The process of calculating the exact trade size to allocate based on account balance, risk percentage per trade, and the distance between entry price and stop-loss level.
How Position Sizing Works
Frequently Asked Questions
What is position sizing in trading?
Position sizing is the calculation that determines exactly how large a trade should be relative to your total trading capital and chosen risk level. Instead of deciding arbitrarily how much to invest in a trade, position sizing uses a formula to produce a precise trade size. The formula considers three factors: your total account balance, the percentage you are willing to risk on the trade, and the distance in price between your entry point and your stop-loss level. The result tells you the maximum trade size that keeps your risk within your defined limit on every trade.
Why does position sizing matter in crypto trading?
Position sizing matters because it directly determines whether a trading strategy grows your account or destroys it, regardless of how accurate your market predictions are. Without proper position sizing, a single oversized trade can wipe out the gains from multiple winning trades. Cryptocurrency's extreme volatility makes this risk more acute — assets can move 15–30% against your position rapidly. Consistent position sizing ensures every trade carries the same proportional risk, preventing individual losses from being disproportionate. It is the mechanical foundation that translates a profitable strategy into actual account growth over time.
How do I calculate position size in crypto?
To calculate position size in crypto, follow this three-step process. First, determine your maximum dollar risk by multiplying your account balance by your risk percentage. For a $5,000 account at 2% risk, this is $100. Second, calculate the dollar distance of your stop-loss by subtracting your stop-loss price from your entry price. If entering Bitcoin at $40,000 with a stop at $39,000, the distance is $1,000 per coin. Third, divide your dollar risk by the stop distance: $100 divided by $1,000 equals 0.1 Bitcoin, which is your maximum allowable position size.

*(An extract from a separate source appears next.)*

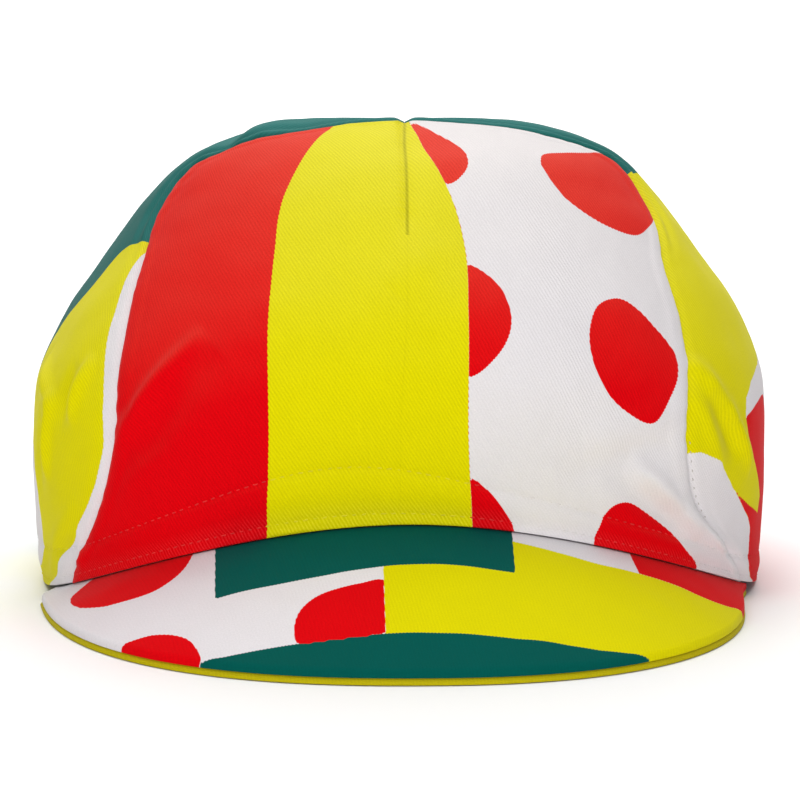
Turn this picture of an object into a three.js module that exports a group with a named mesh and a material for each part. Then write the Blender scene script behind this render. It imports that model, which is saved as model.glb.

Common Misconceptions About Position Sizing
Position sizing means investing the same dollar amount in every trade
Position sizing does not mean equal dollar allocation — it means equal risk allocation. Two trades with the same dollar value can carry very different levels of risk depending on stop-loss placement. A tight stop on a large position might risk the same amount as a wider stop on a smaller position. True position sizing adjusts trade size based on the stop-loss distance so that the potential dollar loss is consistent across every trade, regardless of asset price, trade direction, or market conditions.
You should size up on high-conviction trades to maximise profits
Increasing position size on high-conviction trades is one of the most dangerous practices in trading. High conviction does not equal high probability — even carefully analysed trades can fail due to unexpected news, manipulation, or market structure changes. Oversizing a trade introduces the risk that a single loss wipes out many previous gains. Professional traders maintain consistent risk per trade precisely because no analysis guarantees an outcome. Confidence in a setup is never a valid reason to increase risk exposure beyond defined limits.
Position sizing is too complicated for beginner traders to apply
Position sizing is straightforward once the formula is understood, and it is arguably more important for beginners than for experienced traders. Beginners are most at risk of oversizing positions out of excitement or greed. A simple calculator or spreadsheet handles the arithmetic: multiply account balance by risk percentage to get dollar risk, then divide by stop-loss distance to get position size. This single calculation, applied consistently before every trade, provides core protection against account-destroying losses during the learning phase of trading development.